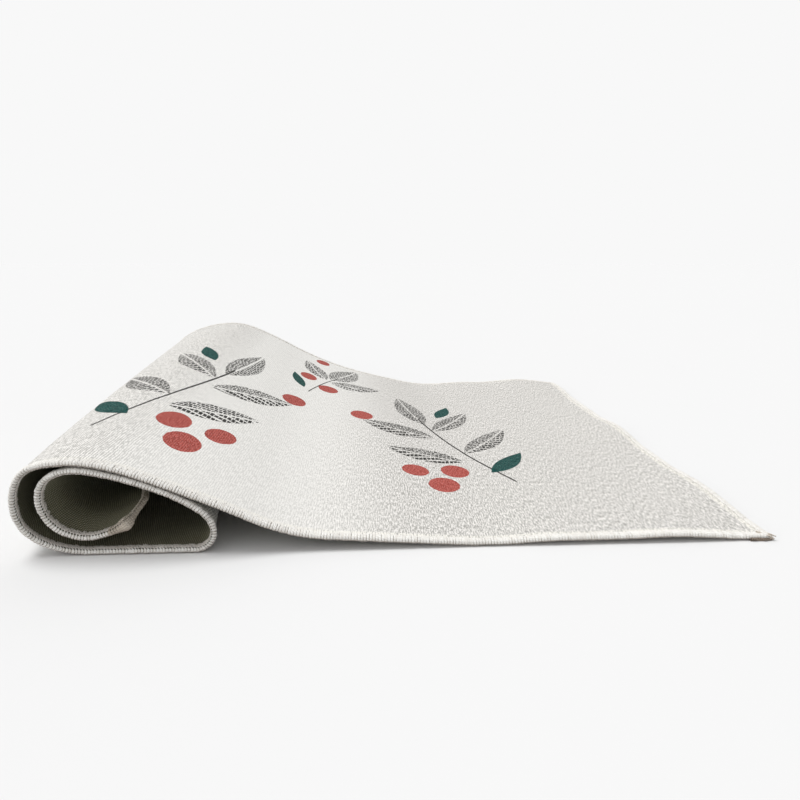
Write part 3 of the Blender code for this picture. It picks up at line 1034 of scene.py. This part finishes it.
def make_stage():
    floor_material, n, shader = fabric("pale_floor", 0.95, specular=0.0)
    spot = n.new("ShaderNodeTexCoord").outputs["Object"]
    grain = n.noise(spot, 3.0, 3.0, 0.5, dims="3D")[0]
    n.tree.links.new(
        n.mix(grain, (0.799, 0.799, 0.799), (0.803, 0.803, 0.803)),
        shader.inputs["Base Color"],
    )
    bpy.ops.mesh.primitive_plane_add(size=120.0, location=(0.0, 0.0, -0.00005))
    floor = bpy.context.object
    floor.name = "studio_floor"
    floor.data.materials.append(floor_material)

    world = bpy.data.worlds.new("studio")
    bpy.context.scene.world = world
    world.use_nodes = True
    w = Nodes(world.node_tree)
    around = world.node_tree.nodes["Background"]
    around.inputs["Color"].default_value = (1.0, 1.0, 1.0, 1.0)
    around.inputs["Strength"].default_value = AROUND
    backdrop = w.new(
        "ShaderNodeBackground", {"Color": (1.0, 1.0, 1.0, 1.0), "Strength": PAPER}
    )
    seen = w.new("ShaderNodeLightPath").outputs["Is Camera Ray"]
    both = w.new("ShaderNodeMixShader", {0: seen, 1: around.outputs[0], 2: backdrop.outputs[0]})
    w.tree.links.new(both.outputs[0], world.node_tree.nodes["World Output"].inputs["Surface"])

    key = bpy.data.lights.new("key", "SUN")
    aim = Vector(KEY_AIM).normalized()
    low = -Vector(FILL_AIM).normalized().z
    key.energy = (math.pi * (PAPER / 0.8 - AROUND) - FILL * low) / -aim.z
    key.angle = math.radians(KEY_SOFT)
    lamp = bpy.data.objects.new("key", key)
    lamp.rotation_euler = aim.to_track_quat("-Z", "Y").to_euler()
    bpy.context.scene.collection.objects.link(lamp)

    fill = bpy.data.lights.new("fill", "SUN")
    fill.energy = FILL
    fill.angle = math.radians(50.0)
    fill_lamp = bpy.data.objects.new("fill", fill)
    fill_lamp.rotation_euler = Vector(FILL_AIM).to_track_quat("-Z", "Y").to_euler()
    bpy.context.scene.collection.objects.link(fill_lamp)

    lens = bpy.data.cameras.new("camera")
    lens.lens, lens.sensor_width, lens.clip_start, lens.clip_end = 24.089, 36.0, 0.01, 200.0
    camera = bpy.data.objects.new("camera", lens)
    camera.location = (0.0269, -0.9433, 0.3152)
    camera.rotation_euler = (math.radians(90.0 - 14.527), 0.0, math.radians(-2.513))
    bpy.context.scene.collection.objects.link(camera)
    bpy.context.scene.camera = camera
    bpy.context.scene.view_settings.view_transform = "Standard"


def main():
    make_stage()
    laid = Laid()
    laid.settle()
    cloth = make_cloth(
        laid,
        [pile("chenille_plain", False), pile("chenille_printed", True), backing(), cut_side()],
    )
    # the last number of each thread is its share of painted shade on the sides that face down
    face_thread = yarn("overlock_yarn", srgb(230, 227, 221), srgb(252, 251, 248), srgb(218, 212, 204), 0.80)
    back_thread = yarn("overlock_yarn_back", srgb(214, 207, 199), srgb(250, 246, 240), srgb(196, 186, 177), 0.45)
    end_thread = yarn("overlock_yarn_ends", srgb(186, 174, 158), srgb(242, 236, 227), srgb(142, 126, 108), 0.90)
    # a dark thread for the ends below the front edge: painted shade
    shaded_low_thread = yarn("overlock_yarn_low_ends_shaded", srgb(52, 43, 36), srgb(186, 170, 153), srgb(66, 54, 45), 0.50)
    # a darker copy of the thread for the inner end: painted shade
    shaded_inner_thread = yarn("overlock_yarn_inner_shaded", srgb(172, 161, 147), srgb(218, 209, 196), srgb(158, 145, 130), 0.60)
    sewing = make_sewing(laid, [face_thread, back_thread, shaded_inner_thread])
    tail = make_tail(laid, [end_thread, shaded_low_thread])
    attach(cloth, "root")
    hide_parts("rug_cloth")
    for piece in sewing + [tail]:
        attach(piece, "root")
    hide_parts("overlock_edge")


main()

DIRECTIONS FOR THIS TASK: Begin with the first line of the listing and copy exactly through the line that contains "floor.data.materials.append(floor_material)", please, keeping both ends and leaving out everything after.

ANSWER FOR THE TASK:
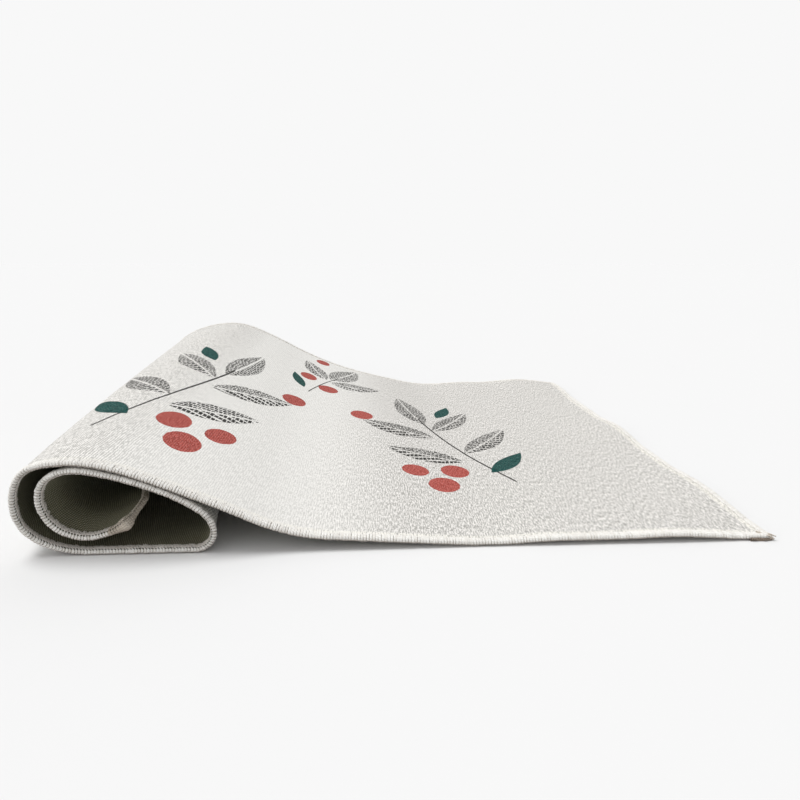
Write part 3 of the Blender code for this picture. It picks up at line 1034 of scene.py. This part finishes it.
def make_stage():
    floor_material, n, shader = fabric("pale_floor", 0.95, specular=0.0)
    spot = n.new("ShaderNodeTexCoord").outputs["Object"]
    grain = n.noise(spot, 3.0, 3.0, 0.5, dims="3D")[0]
    n.tree.links.new(
        n.mix(grain, (0.799, 0.799, 0.799), (0.803, 0.803, 0.803)),
        shader.inputs["Base Color"],
    )
    bpy.ops.mesh.primitive_plane_add(size=120.0, location=(0.0, 0.0, -0.00005))
    floor = bpy.context.object
    floor.name = "studio_floor"
    floor.data.materials.append(floor_material)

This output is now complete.